Required task:
Using the data below, output the first line and every line after it up to and including the line containing "const cardTurn = new", exactly as written and with nothing added.
##### Provided data
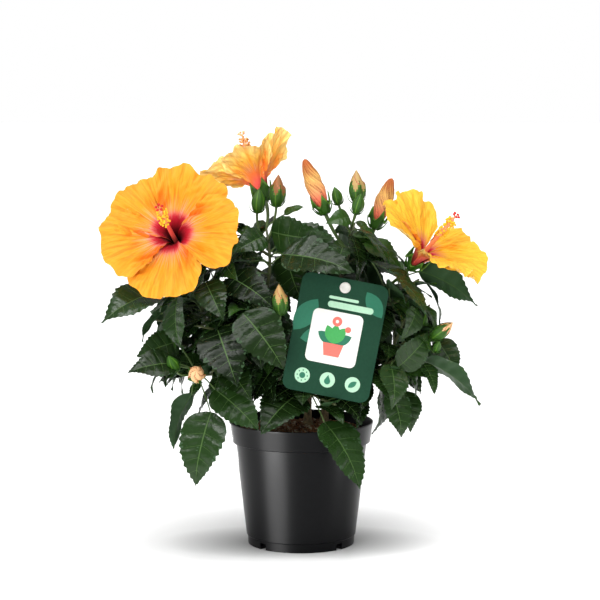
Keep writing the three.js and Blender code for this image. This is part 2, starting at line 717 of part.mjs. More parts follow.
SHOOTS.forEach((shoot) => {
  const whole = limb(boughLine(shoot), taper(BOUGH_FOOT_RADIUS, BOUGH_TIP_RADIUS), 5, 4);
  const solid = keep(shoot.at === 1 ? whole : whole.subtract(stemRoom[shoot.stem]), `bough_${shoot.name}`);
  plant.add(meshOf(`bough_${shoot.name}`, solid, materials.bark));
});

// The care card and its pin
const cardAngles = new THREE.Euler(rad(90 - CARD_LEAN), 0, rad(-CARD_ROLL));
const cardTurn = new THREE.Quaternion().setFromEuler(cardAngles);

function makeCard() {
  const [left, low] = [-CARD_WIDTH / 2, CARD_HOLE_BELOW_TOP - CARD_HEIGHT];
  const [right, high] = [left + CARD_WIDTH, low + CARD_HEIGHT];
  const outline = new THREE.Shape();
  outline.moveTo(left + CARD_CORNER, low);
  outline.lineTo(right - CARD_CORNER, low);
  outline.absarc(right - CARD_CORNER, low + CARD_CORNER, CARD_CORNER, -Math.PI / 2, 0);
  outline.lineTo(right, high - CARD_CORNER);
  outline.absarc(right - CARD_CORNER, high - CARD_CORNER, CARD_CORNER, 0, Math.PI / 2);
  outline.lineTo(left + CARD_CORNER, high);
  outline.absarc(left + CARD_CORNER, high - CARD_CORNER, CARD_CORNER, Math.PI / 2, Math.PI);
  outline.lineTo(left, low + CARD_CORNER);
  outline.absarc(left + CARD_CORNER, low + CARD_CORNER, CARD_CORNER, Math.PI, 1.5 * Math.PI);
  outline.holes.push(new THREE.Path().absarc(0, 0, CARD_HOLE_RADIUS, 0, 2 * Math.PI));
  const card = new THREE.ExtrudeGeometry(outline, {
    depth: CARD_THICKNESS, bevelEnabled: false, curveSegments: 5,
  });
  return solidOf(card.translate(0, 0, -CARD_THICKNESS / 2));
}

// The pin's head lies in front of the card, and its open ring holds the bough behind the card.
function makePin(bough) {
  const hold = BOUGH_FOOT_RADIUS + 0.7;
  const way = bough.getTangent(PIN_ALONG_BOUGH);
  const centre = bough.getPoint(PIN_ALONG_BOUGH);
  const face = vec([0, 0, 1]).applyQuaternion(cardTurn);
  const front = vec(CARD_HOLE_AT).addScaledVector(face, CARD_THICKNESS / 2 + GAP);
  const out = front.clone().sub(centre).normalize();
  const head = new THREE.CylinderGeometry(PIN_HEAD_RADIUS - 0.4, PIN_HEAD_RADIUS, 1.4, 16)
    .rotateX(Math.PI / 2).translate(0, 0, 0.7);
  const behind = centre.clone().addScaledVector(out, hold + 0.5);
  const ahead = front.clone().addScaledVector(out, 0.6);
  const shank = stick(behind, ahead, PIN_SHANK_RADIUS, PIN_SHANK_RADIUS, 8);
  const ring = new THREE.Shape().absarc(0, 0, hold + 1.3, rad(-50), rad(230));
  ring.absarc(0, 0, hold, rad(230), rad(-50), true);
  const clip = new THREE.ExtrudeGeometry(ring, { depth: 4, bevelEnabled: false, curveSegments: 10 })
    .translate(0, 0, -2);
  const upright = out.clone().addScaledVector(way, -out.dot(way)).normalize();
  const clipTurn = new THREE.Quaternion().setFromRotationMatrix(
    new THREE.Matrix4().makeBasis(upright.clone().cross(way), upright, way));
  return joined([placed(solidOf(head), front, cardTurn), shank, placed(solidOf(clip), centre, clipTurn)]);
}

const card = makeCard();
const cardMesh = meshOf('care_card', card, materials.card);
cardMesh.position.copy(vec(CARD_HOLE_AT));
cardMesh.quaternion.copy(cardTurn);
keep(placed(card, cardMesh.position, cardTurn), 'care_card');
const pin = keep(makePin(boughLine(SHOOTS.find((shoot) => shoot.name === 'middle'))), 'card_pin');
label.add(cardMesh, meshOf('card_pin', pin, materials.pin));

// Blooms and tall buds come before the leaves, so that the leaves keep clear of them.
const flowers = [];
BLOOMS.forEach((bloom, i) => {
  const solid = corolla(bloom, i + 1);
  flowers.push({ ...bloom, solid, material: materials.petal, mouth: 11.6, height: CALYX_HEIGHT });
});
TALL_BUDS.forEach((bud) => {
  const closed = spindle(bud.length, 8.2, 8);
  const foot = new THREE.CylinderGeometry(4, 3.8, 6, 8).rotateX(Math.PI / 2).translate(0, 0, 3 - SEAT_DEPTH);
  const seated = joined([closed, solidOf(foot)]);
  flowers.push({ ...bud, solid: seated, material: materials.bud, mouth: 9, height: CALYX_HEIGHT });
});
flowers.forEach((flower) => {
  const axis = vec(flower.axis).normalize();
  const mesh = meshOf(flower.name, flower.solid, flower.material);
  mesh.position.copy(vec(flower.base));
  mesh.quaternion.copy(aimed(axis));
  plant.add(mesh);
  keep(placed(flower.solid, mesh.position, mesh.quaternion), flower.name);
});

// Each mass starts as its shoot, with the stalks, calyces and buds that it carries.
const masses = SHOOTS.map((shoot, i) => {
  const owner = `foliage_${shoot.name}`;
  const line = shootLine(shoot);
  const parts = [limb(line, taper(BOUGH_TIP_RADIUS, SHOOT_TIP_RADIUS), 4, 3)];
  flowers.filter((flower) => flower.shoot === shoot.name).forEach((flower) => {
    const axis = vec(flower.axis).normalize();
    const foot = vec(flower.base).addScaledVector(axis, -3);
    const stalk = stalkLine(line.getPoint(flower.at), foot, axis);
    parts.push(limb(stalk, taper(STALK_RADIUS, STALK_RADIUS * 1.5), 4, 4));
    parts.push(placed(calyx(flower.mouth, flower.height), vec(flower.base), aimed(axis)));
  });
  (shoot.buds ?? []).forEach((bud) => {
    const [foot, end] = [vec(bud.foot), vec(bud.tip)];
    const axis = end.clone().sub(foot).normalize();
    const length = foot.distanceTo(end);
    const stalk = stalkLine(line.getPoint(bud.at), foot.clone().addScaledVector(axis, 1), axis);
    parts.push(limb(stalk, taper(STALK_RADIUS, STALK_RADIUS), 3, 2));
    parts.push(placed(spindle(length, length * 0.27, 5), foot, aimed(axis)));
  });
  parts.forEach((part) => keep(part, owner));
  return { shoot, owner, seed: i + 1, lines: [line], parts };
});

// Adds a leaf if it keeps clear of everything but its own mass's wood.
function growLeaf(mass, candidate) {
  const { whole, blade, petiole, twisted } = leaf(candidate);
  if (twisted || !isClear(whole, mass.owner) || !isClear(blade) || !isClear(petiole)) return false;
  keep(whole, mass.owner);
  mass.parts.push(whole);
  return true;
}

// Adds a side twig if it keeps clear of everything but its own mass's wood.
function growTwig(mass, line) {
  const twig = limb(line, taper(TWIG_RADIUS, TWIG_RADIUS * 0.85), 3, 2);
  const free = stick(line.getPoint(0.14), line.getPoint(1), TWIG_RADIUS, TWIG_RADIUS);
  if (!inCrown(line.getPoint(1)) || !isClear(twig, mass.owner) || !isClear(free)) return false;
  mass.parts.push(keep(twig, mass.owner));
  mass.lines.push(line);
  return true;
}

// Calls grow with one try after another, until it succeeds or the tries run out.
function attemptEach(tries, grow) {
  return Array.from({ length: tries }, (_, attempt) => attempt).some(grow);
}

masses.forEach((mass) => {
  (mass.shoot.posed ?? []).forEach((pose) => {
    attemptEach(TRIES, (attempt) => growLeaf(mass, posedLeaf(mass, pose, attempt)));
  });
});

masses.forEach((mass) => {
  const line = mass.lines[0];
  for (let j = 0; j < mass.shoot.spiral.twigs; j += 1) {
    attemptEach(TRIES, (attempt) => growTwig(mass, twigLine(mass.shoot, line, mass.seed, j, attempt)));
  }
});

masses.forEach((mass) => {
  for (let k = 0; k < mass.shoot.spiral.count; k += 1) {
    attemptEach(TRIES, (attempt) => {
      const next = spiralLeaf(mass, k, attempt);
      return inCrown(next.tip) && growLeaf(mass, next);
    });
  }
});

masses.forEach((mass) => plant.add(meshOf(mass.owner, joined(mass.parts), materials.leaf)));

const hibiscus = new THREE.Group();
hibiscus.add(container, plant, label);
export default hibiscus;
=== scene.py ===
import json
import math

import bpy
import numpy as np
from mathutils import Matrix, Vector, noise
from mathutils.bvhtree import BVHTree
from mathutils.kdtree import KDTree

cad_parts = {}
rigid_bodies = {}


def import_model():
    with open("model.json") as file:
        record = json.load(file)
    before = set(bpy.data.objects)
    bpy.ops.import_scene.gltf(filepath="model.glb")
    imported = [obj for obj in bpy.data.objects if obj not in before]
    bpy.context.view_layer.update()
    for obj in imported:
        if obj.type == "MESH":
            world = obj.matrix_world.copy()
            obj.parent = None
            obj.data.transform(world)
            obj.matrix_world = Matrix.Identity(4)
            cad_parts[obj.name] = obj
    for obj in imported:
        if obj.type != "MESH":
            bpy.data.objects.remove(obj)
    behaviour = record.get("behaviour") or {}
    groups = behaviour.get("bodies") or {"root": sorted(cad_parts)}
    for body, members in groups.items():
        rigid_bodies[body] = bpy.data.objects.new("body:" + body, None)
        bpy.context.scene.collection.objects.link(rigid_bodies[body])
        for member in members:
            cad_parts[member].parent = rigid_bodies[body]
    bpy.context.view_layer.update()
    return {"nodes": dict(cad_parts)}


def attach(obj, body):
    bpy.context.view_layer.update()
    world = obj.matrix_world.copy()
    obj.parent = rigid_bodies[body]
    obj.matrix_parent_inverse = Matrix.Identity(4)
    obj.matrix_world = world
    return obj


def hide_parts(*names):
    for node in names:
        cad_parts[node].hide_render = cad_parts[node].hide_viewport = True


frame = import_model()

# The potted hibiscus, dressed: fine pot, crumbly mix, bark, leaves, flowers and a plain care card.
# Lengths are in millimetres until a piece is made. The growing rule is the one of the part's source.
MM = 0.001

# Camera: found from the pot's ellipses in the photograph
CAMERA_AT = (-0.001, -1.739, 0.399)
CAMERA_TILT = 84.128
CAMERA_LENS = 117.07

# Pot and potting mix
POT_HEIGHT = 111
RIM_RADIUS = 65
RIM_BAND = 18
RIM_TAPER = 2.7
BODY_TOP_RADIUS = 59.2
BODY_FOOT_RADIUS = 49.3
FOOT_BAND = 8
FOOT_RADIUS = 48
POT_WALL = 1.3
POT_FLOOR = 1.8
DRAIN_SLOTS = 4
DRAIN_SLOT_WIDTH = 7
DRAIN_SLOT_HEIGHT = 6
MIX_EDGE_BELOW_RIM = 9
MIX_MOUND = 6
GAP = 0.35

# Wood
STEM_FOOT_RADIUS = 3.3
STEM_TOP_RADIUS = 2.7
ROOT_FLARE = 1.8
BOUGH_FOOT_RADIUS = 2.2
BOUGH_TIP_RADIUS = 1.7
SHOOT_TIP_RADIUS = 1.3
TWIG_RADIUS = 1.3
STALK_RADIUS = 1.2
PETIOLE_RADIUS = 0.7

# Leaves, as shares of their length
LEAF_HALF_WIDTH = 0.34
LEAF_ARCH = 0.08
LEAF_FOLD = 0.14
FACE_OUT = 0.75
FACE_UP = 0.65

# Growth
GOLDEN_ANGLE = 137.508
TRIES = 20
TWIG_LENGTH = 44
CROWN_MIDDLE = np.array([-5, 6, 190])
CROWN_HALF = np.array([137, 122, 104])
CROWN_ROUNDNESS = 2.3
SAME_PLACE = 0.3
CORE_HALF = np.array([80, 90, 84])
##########
Full solution:
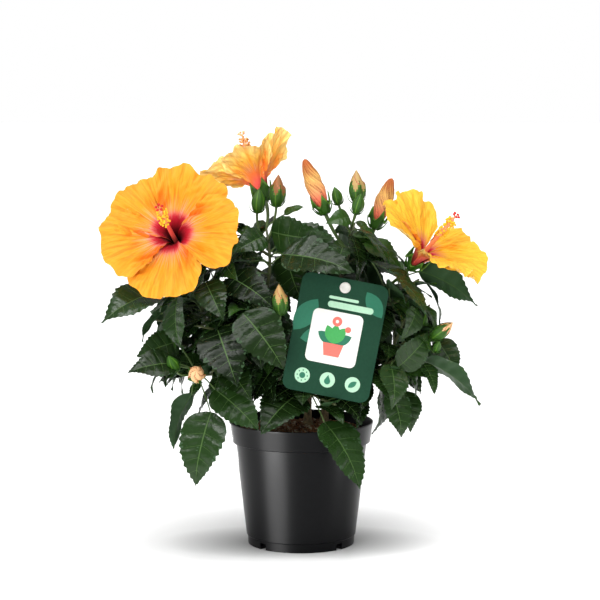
Keep writing the three.js and Blender code for this image. This is part 2, starting at line 717 of part.mjs. More parts follow.
SHOOTS.forEach((shoot) => {
  const whole = limb(boughLine(shoot), taper(BOUGH_FOOT_RADIUS, BOUGH_TIP_RADIUS), 5, 4);
  const solid = keep(shoot.at === 1 ? whole : whole.subtract(stemRoom[shoot.stem]), `bough_${shoot.name}`);
  plant.add(meshOf(`bough_${shoot.name}`, solid, materials.bark));
});

// The care card and its pin
const cardAngles = new THREE.Euler(rad(90 - CARD_LEAN), 0, rad(-CARD_ROLL));
const cardTurn = new THREE.Quaternion().setFromEuler(cardAngles);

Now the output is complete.